Israel's four ;argest natural gas fields have largely been held by two parties - Noble Energy and the Delek Group - while the exploration efforts of other right holders have mostly proved unsuccesful. As of June 2016, Delek and Nobel together control 85 per cent of the Leviathan field, 67,25 per cent of the Tamar field, and 100 per cent of both the Karish and Tanin fields.

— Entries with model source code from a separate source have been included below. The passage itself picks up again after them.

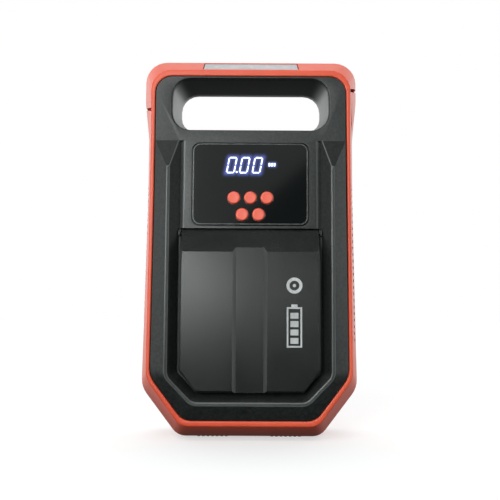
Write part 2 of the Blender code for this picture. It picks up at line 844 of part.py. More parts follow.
def make_flap(name, side, notch_z, cutters):
    """A flap cut out of the housing's skin. It hinges along its rear edge."""
    crest_z = notch_z + NOTCH_RISE * (CREST_FRONT - RIM_FRONT)
    share = (min(crest_z, SHOULDER) - WAIST_HIGH) / (SHOULDER - WAIST_HIGH)
    hinge_x = side * (CREST[1] + share * (CREST[0] - CREST[1]))
    flap = make_object(name, housing_solid(0.0), (ORANGE, 0.5, 0.0), (hinge_x, FLAP_BACK, FLAP_LOW))
    combine(flap, cutters[name + "_region"], "INTERSECT")
    combine(flap, cutters["flap_inside"])


def socket_block(x_mouth, x_back, z_mid, width, height):
    """A hollow socket that opens at x_mouth."""
    inner_x = x_mouth + math.copysign(SOCKET_DEPTH, x_back - x_mouth)

    def rectangle(x, shrink):
        y0, y1 = SOCKET_Y - width / 2.0 + shrink, SOCKET_Y + width / 2.0 - shrink
        z0, z1 = z_mid - height / 2.0 + shrink, z_mid + height / 2.0 - shrink
        return [(x, y0, z0), (x, y1, z0), (x, y1, z1), (x, y0, z1)]

    stations = ((x_back, 0.0), (x_mouth, 0.0), (x_mouth, SOCKET_WALL), (inner_x, SOCKET_WALL))
    return loft([rectangle(x, shrink) for x, shrink in stations])


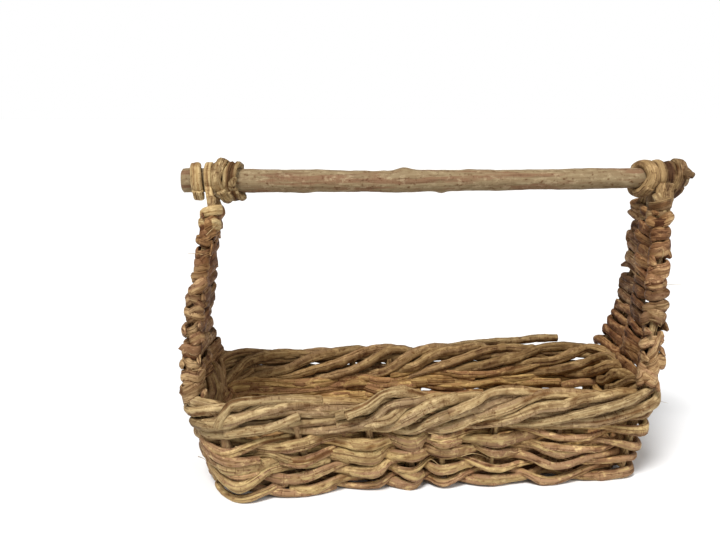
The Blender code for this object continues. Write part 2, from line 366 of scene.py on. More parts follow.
def remap(tree, value, low, high, to_low=0.0, to_high=1.0):
    made = node(tree, "ShaderNodeMapRange", clamp=True)
    tree.links.new(value, made.inputs["Value"])
    ends = {"From Min": low, "From Max": high, "To Min": to_low, "To Max": to_high}
    for name, number in ends.items():
        made.inputs[name].default_value = number
    return made.outputs["Result"]


def blend(tree, fac, a, b, mode="MIX"):
    """Mixes two colours, each a socket or a fixed colour."""
    made = node(tree, "ShaderNodeMix", data_type="RGBA", blend_type=mode)
    colours = [s for s in made.inputs if s.type == "RGBA"]
    for socket, value in ((made.inputs["Factor"], fac), (colours[0], a), (colours[1], b)):
        if isinstance(value, bpy.types.NodeSocket):
            tree.links.new(value, socket)
        elif socket.type == "VALUE":
            socket.default_value = value
        else:
            socket.default_value = (*value, 1.0)
    return next(s for s in made.outputs if s.type == "RGBA")


def maths(tree, operation, a, b):
    made = node(tree, "ShaderNodeMath", operation=operation)
    for socket, value in zip(made.inputs, (a, b)):
        if isinstance(value, bpy.types.NodeSocket):
            tree.links.new(value, socket)
        else:
            socket.default_value = value
    return made.outputs["Value"]


SPOT_TINT = (0.42, 0.24, 0.17)
LINE_TINT = (0.34, 0.24, 0.18)
CHECK_TINT = (0.40, 0.28, 0.22)
HOLLOW_SHADE_TINT = (0.38, 0.27, 0.20)
DARKEST, BRIGHTEST = 0.70, 1.25
BUMP_DISTANCE = 0.0018


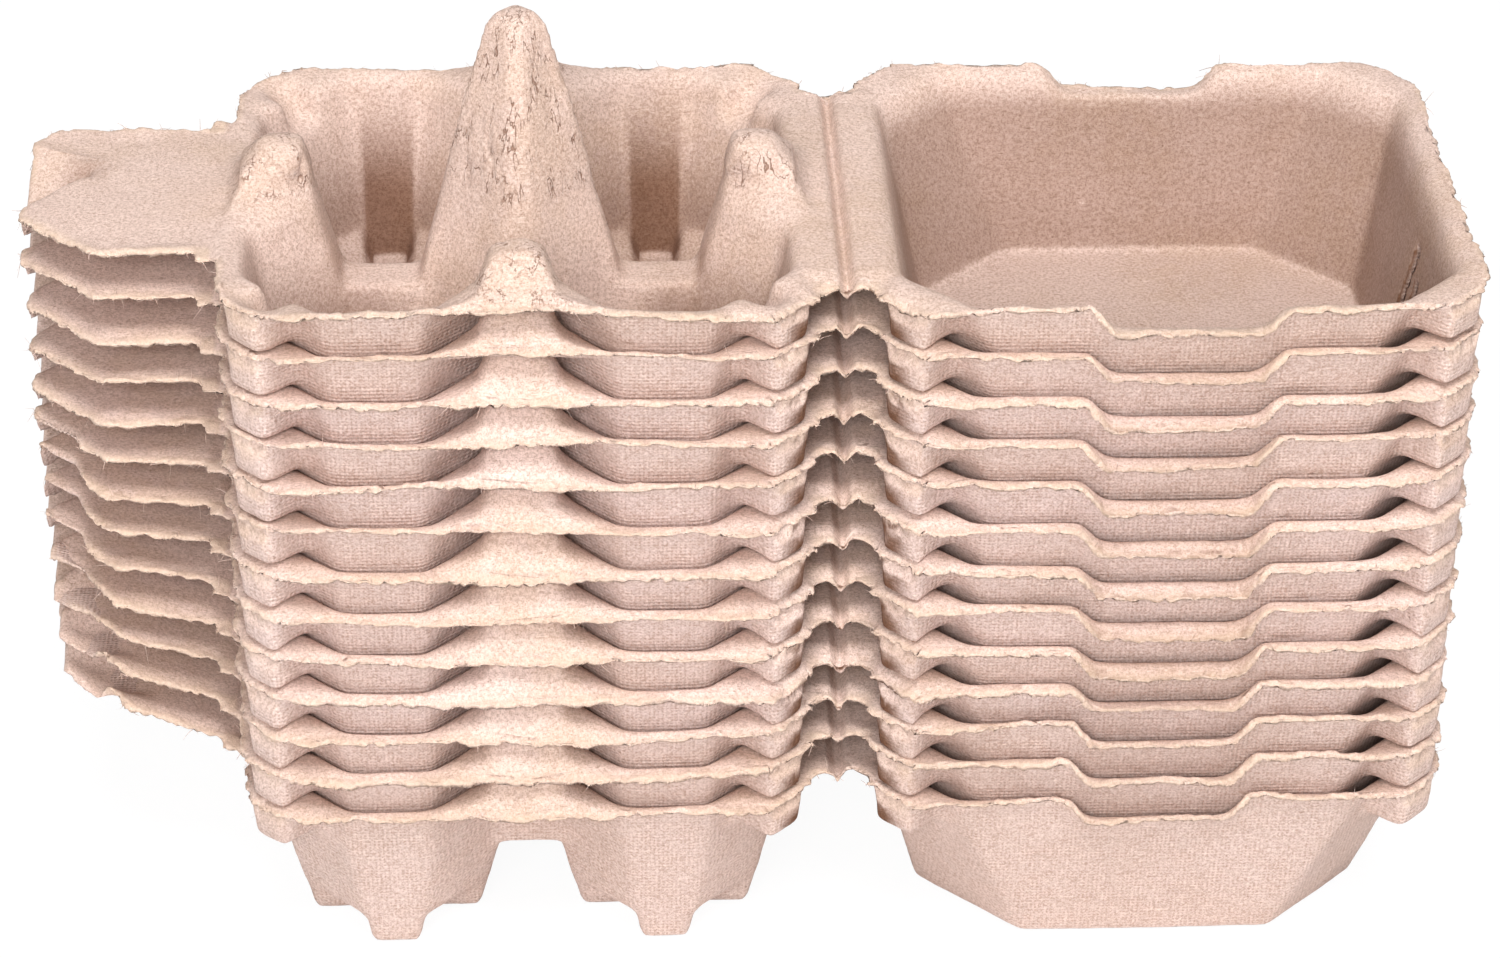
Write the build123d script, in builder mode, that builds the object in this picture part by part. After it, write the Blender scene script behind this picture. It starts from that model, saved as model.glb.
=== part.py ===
from build123d import *
from math import atan2, cos, degrees, radians, sin, sqrt, tan
import os

# A stack of moulded pulp cartons for four eggs, nested in each other and lying open.
# Each carton is one moulding: a tray of four cups, a lid joined to it by a creased hinge,
# and a locking flap on the tray's free side. The top carton's flap can swing, and is kept
# apart from its tray. X runs from the flap to the lid, Y from the front to the back, Z up.
# The bottom carton's cup feet and lid stand on Z = 0.

# Stack
carton_count = 13
nest_pitch = 8.3

# Pulp
wall = 1.4
floor_wall = 1.6
draft_angle = 13.5

# Rims of the tray and the lid, and the hinge between them
rim_width = 103.0
lid_rim_width = 105.5
rim_depth = 98.0
rim_corner_cut = 8.5
rim_corner_ease = 3.0
hinge_gap = 8.0
hinge_length = 75.0
groove_width = 4.0
groove_depth = 1.9
groove_wall = 1.2

# Cups of the tray
tray_height = 35.0
cell_pitch_x = 49.0
cell_pitch_y = 46.0
cup_half = 22.2
flute_half = 7.5
centre_flute_half = 10.8
saddle_depth = 17.0
channel_width = 21.6
bowl_height = 6.3
foot_width = 6.4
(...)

The Tamar field, estimated at containing 10 trillion cubic feet (Tcf) of gas, was first discovered in 2009 and became operational in April 2013: it now generates more than half of Israel's domestic electricity production. The Leviathan field (estimated at 22 Tcf) was discovered in 2010 and production has not yet commenced. Tanin and Karish are much smaller fields which similarly have not yet been developed to production stage.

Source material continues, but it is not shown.